Driving the vehicles yourself works quite well, at least in third-person mode. If you wish to play in first person you will experience difficult controls, but in third-person-mode everything works really smoothly. Also, flying was not much of a problem and felt polished. Shooting wasn't much of a problem either. Then again, this only goes for third-person-mode, as the first-person-mode once again doesn't always react as you would hope. The objectives are pretty much always clear, and so is the map: nice and clean. That being said, each mission requires a different strategic approach, but you’re the one to decide how you are going to tackle the problems and challenges. The map really does help, showing you all the paths. The islands are mostly laid out nicely as well, giving you multiple roads to a destination. Scouting with your planes usually helps as well, knowing what is waiting for you. I really liked this, as this adds up to the strategic and realistic side of things.
On to the graphics. The start of the game really repelled me, but this is because this game is not meant to be played as a FPS. It still surprises me Bohemia Interactive chose a FPS intro. It's fine for the story, but that's about all.
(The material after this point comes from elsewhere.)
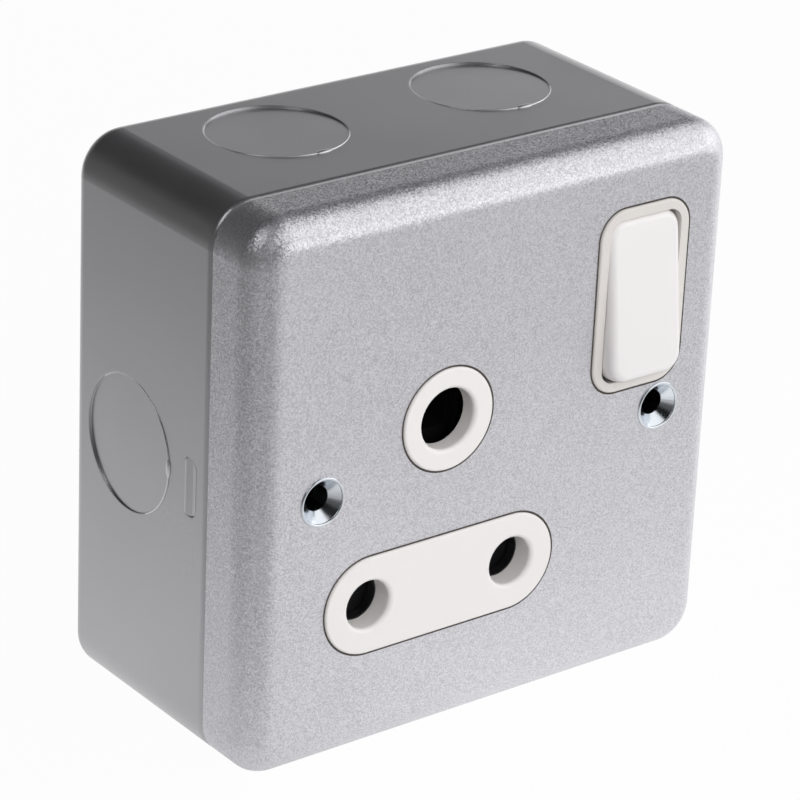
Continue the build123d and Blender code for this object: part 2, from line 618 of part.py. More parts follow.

For a game that centers about the carrier-based gameplay, I think this was quite a big mistake. However, when you get access to your vehicles after that, the world suddenly looks a lot better. If you look in the distance you can see beautiful environments, lightning and structures. Each island has its own environment, which is great as it keeps things fresh, and shows you beautiful landscapes. It's not the best looking game out there, but it does a nice job trying to get close to it.
To round this up... I'm looking back with mixed feelings. I really like the idea, but the execution is just not what it should be. I have respect for Bohemia Interactive for trying to create something on this scale, something unique that blends so many genres. However, the result is that the gameplay isn't all that smooth, the story is negligible and it doesn't give me much reason to start the game up after I saved the last time. Perhaps longer development and a bigger development team could've made this game a revolution, however, for me it's a slight disappointment. Still, Bohemia gets my respect for trying to be different, and trying to implement all these great features.